Checkpoint: you can point at each line of the graph and say what commit it is and what its parent is. If not: if git diff HEAD~1 HEAD errors with “unknown revision,” you may have only one commit so far — make sure Stage 2 produced five commits before reading the graph.

5. Stage 3 — Independent (you do): branch, change, merge

Now the full cycle with no per-line scaffolding. The commands are given, but you decide the branch name and write the commit message yourself. Add a new script on a branch, then merge it:

git switch -c add-gss
nano bin/gss

Put a short readable git-status helper in bin/gss:

#!/usr/bin/env bash
git status -sb
echo "---"
git log --oneline -5

Then:

chmod +x bin/gss
git add bin/gss
git commit -m "Add gss for a compact git status and recent log"
git switch main
git merge add-gss
git log --graph --oneline --all

Checkpoint: gss is now on main, and the graph shows the branch having been created and merged. If not: if git merge reported a conflict (unlikely here since main didn’t change), run git status — it names the conflicted file and tells you how to finish or git merge --abort. If gss isn’t on main, confirm you ran git switch main before git merge add-gss.

6. Recover work with stash

Simulate getting interrupted mid-change:

echo "# work in progress" >> bin/gss
git status
git stash
git status
git stash pop
git status

stash parks uncommitted changes and gives you a clean tree; stash pop brings them back. Then discard that scratch edit with git restore bin/gss.

Checkpoint: after stash the tree is clean; after pop your edit returns; after restore it’s gone. If not: if git stash says “No local changes to save,” your edit wasn’t actually written — rerun the echo ... >> bin/gss line. If restore left the line, you committed it by mistake; check git log --oneline.

7. Write the README

Document your scripts in Markdown — this is required by the milestone. Create README.md describing each script with a usage example (one section per script). Then commit it:

git add README.md
git commit -m "Document scripts and setup in README"

Checkpoint: README.md has a heading per script and a usage example each; it’s committed. If not: if git status still shows README.md as modified or untracked, you didn’t git add README.md before committing — stage it, then commit.

8. Publish to GitHub

gh repo create dotfiles --public --source=. --remote=origin --push

This creates the GitHub repo, wires it as origin, and pushes main.

Checkpoint: gh repo view --web opens your repo in the browser, showing your files, README, and commit history. If not: if gh repo create says the name already exists, pick a different name or delete the old repo.

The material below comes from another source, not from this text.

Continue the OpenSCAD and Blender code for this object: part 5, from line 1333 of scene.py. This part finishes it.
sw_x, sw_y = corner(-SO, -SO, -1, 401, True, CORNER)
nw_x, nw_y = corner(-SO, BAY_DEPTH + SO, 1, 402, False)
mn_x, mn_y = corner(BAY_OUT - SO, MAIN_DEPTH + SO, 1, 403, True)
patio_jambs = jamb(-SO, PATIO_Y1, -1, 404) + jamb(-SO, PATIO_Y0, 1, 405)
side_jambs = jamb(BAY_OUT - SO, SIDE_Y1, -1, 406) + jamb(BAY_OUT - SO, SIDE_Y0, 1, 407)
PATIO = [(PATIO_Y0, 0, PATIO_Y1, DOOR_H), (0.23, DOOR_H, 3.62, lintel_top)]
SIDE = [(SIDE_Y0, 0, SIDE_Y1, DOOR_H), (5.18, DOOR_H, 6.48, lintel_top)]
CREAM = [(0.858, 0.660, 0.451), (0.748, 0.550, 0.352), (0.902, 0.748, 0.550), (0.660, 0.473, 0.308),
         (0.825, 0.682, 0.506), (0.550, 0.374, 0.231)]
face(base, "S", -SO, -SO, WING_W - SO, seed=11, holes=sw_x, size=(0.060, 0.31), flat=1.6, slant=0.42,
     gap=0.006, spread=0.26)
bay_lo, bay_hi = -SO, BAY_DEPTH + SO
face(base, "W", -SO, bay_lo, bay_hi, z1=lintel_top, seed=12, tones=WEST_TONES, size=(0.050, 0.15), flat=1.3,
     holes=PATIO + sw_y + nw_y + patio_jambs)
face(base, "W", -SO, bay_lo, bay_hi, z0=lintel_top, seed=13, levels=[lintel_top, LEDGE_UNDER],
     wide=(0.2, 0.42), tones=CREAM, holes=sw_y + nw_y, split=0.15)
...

If the push was rejected, confirm gh auth status shows you’re logged in (Setup step).

9. Issues and a pull request

Practice the collaboration loop solo. Open an issue, branch to address it, push, and open a PR with gh:

gh issue create --title "Add a serve script" --body "Need a quick static file server."
git switch -c add-serve
nano bin/serve

A minimal serve:

#!/usr/bin/env bash
port="${1:-8000}"
echo "serving $(pwd) on http://localhost:$port"
python3 -m http.server "$port"

Then:

chmod +x bin/serve
git add bin/serve
git commit -m "Add serve to start a local static file server (closes #1)"
git push -u origin add-serve
gh pr create --fill
gh pr merge --merge --delete-branch

closes #1 links the PR to the issue so merging it closes the issue automatically.

Checkpoint: the PR merges, the issue closes, and git pull on main brings the merged serve script down locally. If not: if the issue didn’t auto-close, your commit message lacked closes #1 (or referenced the wrong number) — you can close it manually with gh issue close 1. If gh pr create errored, confirm you pushed the branch first with git push -u origin add-serve.

Definition of Done

  • A public GitHub repo named dotfiles exists with your scripts and README.
  • History shows atomic commits (one logical change each) and at least one merged branch/PR.
  • You can clone the repo fresh and the files are all there.

Self-verify (run from ~/dev/dotfiles):

git log --oneline | wc -l        # should be a healthy count, growing toward 25+
gh repo view --json name,visibility
git status                       # should be "working tree clean"

Self-explain: in one sentence, why does git commit succeed even with no internet, but git push does not?

Stretch Goals

  1. Add a setup script that appends the PATH line to ~/.zshrc and chmod +x’s everything in bin/ — your “fresh machine” one-liner.
  2. Set up SSH keys with ssh-keygen and gh ssh-key add, then switch your remote to SSH and push without a password prompt.
  3. Squash a messy series of commits with git rebase -i to practice cleaning history (do it on a throwaway branch first).
  4. Add a license and a short “Contributing” note to your README.

Troubleshooting

  • gh auth login keeps failing — make sure your system clock is correct and you finished the browser step; rerun gh auth status.
  • Permission denied (publickey) on push — you’re on an SSH remote without a key set up. Either use the HTTPS remote gh created, or do the SSH stretch goal.
  • Committed something you shouldn’t have (a secret) — for this lab, the simplest fix is to delete the file, commit the removal, and rotate the secret. Real history-scrubbing is advanced; the lesson is to add it to .gitignore before it’s ever staged.
  • nothing to commit, working tree clean — you didn’t git add your change, or there’s no change. Run git status to see.
  • Detached HEAD or “you are in the middle of a merge” — run git status; it almost always tells you the exact command to continue or abort (git merge --abort).
  • Forgot to make a script executable before committingchmod +x bin/<name>, then git add and commit the permission change.